From my point of view, their missiles have not yet been tested sufficiently to determine failure rates, so they are very early in the program. We do not know their range and guidance system, which we would know from observing their performance and monitoring telemetry. They do not have a nuclear weapon and appear for now to be carrying out baseline explosions for political reasons, because they are having difficulty stabilizing the platform and yield, or because they do not have the technology to do more. However, five detonations under highly controlled circumstances is only enough information to conclude that they are very early in the game.
The political value of this is clear. North Korea’s primary interest is regime survival and they fear outside destabilization. The probability of having nuclear weapons is low, but it is not zero. Countries seeking regime change in North Korea have to take into account the low but real possibility of an effective nuclear strike. They will back away from that risk because North Korea’s internal affairs mean relatively little to them.
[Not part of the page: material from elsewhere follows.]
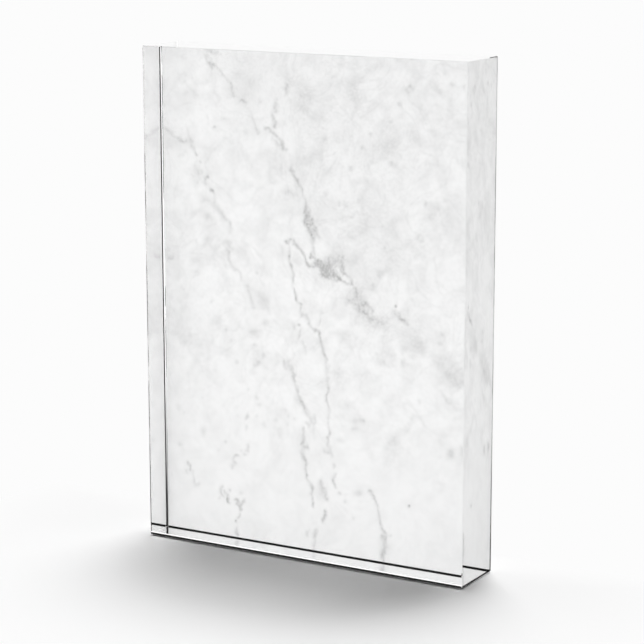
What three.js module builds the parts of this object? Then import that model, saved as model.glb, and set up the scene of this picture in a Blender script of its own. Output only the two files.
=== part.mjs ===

In that context, its nuclear program is understandable. It deters external forces now, and develops, however slowly, the possibility of a real capability at some point.
In the meantime, being able to rivet the world’s attention and pretend that North Korea is significant is well worth the cost for the North Koreans. But they have a lot of work left to develop a nuclear weapon that not only works, but works consistently with a weapons platform that is likely to deliver it to a specific target. And since North Korea might at some point be able to deliver a device, but will not be able to deliver it at the level required to make it effective, the likelihood that it will launch a nuclear war is equal to the likelihood that another country will try to destabilize it.
We have a stalemate, and that’s what North Korea wants. And frankly, most other countries, including South Korea, want the same thing.